Balance Procedure Scheduler

  • After a job is submitted, the job is added to the pendingQueue.
  • The worker threads take jobs and run them. Journals are written to storage.
  • If writing the journal fails, the job is added to the recoverQueue for later recovery. If Worker thread catches a RetryTaskException, it adds the job to the delayQueue.
  • Rooster thread takes job from delayQueue and adds it back to pendingQueue.
  • When a scheduler starts, it scans all the unfinished jobs from the journal and add them to the recoverQueue. The recover thread will recover them from the journal and add them back to the pendingQueue.

HDFS FedBalance

HDFS FedBalance is implemented as a job of the state machine. All the distcp balance logic are implemented here. An HDFS FedBalance job consists of 3 procedures:

  • DistCpProcedure: This is the first procedure.
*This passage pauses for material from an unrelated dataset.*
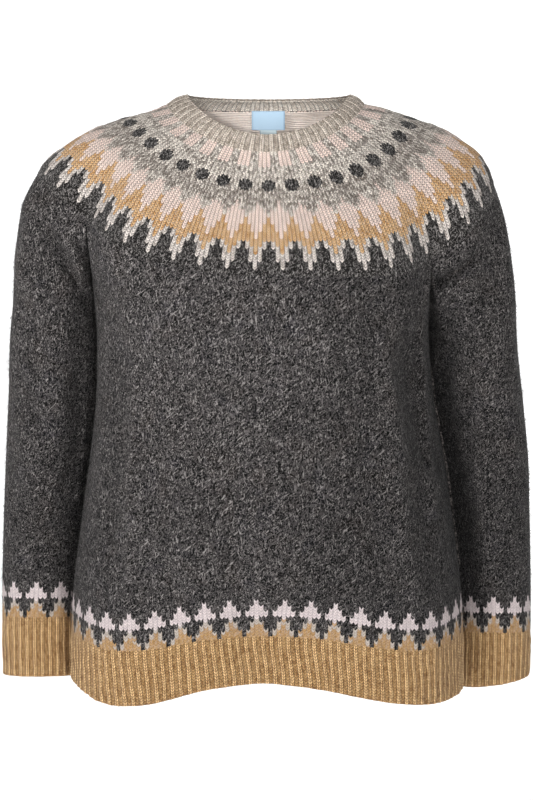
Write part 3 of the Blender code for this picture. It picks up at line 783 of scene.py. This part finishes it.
def charcoal_knit(loose=False):
    """Body and sleeves: charcoal, and trees in rows above the ribs, where the courses end at nought."""
    shader = Shader("charcoal_fibre" if loose else "charcoal_knit")
    u, v = uneven(shader, *shader.knit(), 0.4)
    wale, course, height = stitches(u, v)
    row = course + 14
    start, gap_end, gold_from, _ = shader.row_of(
        from_middle(wale, 6, 3), ((0, 6, 8, 0), (2, 8, 10, 0), (4, 11, 12, 0), (14, 14, 14, 0))
    )
    in_tree = (row > start - 0.5) * (1 - (row > 5.5) * (row < gap_end - 0.5))
    own = shader.random(wale, course)
    tree = shader.mix(row > 6.5, TREE_PALE, TREE_GREY)
    tree = shader.mix(row + own * 2.4 > gold_from + 1.0, tree, MUSTARD)
    tint = shader.grain(34.0, 4.0, 0.5)
    cool = shader.noise(shader.place((1.0, 0.5, 0.3)), 40.0, 3.0, 0.5)
    charcoal = shader.mix(tint.between(0.48, 0.72), CHARCOAL, CHARCOAL_WARM)
    charcoal = shader.mix(cool.between(0.52, 0.75) * 0.8, charcoal, CHARCOAL_COOL)
    spot = shader.node("SeparateXYZ", {0: shader.place()})
    x, z = (Field(shader, spot.outputs[k]) for k in (0, 2))

    # Painted shade, darker at the sides, low down, towards the wearer's left and in the creases, with
    # painted light on the creases' ridges, as in the photo
    low = (0 - z).between(0.14, 0.5)
    painted_shade = (1 - abs(x).between(0.165, 0.215) * 0.15) * (1 - low * 0.2)
    painted_shade = painted_shade * (1 - x.between(-0.02, 0.12) * 0.30 + x.between(0.16, 0.21) * 0.16)
    painted_shade = painted_shade * (1.18 - (0 - shader.dent()).between(-0.012, 0.014) * 0.68)
    if loose:
        # The loose fibres take the same painted shade and light
        dark = shader.shade(loose_fibre(shader, charcoal, CHARCOAL_PALE, 0.7), painted_shade)
        light = loose_fibre(shader, tree, PALE, 0.5)
        return shader.finish(shader.mix(in_tree, dark, light), None, sheen=0.1)
    streaks = wisps(shader, 0.0016, 0.0050, 0.585, 0.625)
    bright = wisps(shader, 0.0013, 0.0060, 0.65, 0.69)
    thick = shader.grain(95.0, 3.0, 0.8).between(0.3, 0.72)
    broad = shader.grain(26.0, 3.0, 0.4).between(0.3, 0.7)
    soft = shader.grain(420.0, 3.0, 0.6)
    show = (thick * 0.4 + 0.6) * (broad * 0.3 + 0.8)
    fibre_colour = shader.mix(0.6, shader.shade(charcoal, 9.0), CHARCOAL_FIBRE)
    dark = brushed(shader, charcoal, fibre_colour, height, streaks * show, soft, 0.9, 0.95)
    # Painted shade and light laid over the whole charcoal
    dark = shader.shade(shader.mix(bright * 0.7, dark, CHARCOAL_LIGHT), painted_shade)
    light = brushed(shader, tree, TREE_LIGHT, height, streaks, soft, 0.7, 0.2)
    colour = shader.mix(in_tree, dark, light)
    return shader.finish(colour, height * 0.5 + streaks * 0.8 + soft * 0.5, sheen=0.05)


def yoke_knit(loose=False):
    """The yoke: blocks, a round of diamonds and the long drops, each with its own count of wales."""
    shader = Shader("yoke_fibre" if loose else "yoke_knit")
    share, along = shader.knit()
    share, v = uneven(shader, share, along, 0.0008)
    low, mid = v > BLOCKS_END, v > DIAMONDS_END
    wales = BLOCK_WALES + low * (DIAMOND_WALES - BLOCK_WALES) + mid * (DROP_WALES - DIAMOND_WALES)
    wale, course, height = stitches(share * wales, v)
    half = (share * wales * 2).floor()
    fleck = shader.noise(shader.join(share * wales * 1.7, v * 0.45), 1.0, 2.0)
    patch = shader.noise(shader.join(share * wales * 0.22, v * 0.3), 1.0, 2.0)
    tone = shader.random(half, course) * 0.4 + fleck * 0.8 + patch * 0.4 - 0.2
    marl = (v * 0.05).between(0.68, 0.95) * 0.12 + (1 - (v * 0.05).between(0.25, 0.5)) * 0.05
    block = (from_middle(wale, 5, 3) < 1.5) * (course < 6.0)
    beside = abs((share * wales + 3) % 6 - 3.5)
    away = abs(course - 14)
    diamond = (beside + (away > 1.5) * 0.75 < 1.8) * (away < 2.5) * low * (1 - mid)
    to_pink, to_gold, to_pale, to_dark = shader.row_of(
        from_middle(wale, 6, 0),
        ((22, 37, 43, 49), (24, 34, 40, 45.5), (25.5, 31, 38, 40.5), (27, 28, 38, 38)),
    )
    grey = shader.mix((tone + marl).between(0.42, 0.88), GREY, GREY_DARK)
    pink = shader.mix(tone.between(0.5, 0.9) * 0.6, PINK, PINK_SHADE)
    colour = shader.mix(block, grey, pink)
    colour = shader.mix(diamond, colour, CHARCOAL)
    colour = shader.mix((course + tone * 6 > to_pink + 3.4) * mid, colour, pink)
    gold = shader.mix(tone.between(0.5, 0.9), YOKE_MUSTARD, OCHRE)
    colour = shader.mix((course > to_gold - 0.5) * mid, colour, gold)
    pale = shader.mix(tone.between(0.5, 0.9) * 0.7, PALE, GREY_DARK)
    colour = shader.mix((course > to_pale - 0.5) * mid, colour, pale)
    past = shader.calc("MAXIMUM", (course > to_dark - 0.5) * mid, diamond)
    charcoal = shader.mix(0.5, CHARCOAL, CHARCOAL_WARM)
    if loose:
        light = loose_fibre(shader, colour, YARN_LIGHT, 0.5)
        dark = loose_fibre(shader, charcoal, CHARCOAL_PALE, 0.9)
        return shader.finish(shader.mix(past, light, dark), None, sheen=0.1)
    streaks = wisps(shader, 0.0012, 0.0040, 0.60, 0.68)
    soft = shader.grain(620.0, 3.0, 0.4)
    light = brushed(shader, colour, YARN_LIGHT, height, streaks, soft, 1.8, 0.3)
    dark = brushed(shader, charcoal, CHARCOAL_LIGHT, height, streaks, soft, 0.3, 0.5)
    relief = height * 1.2 + streaks * 0.4 + soft * 0.4
    return shader.finish(shader.mix(past, light, dark), relief, sheen=0.10)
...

It handles all the data copy works. There are 6 stages:

    • PRE_CHECK: Do the pre-check of the src and dst path.
    • INIT_DISTCP: Create a snapshot of the source path and distcp it to the target.
    • DIFF_DISTCP: Submit distcp with -diff round by round to sync source and target paths. If -forceCloseOpen is set, this stage will finish when there is no diff between src and dst. Otherwise this stage only finishes when there is no diff and no open files.
    • DISABLE_WRITE: Disable write operations so the src won’t be changed. When working in router mode, it is done by making the mount point readonly. In normal federation mode it is done by cancelling all the permissions of the source path.
    • FINAL_DISTCP: Force close all the open files and submit the final distcp.
    • FINISH: Do the cleanup works. In normal federation mode the finish stage also restores the permission of the dst path.
  • MountTableProcedure: This procedure updates the mount entry in Router. The readonly is unset and the destination is updated of the mount point. This procedure is activated only in router based federation mode.

  • TrashProcedure: This procedure moves the source path to trash.

After all 3 procedures finish, the balance job is done.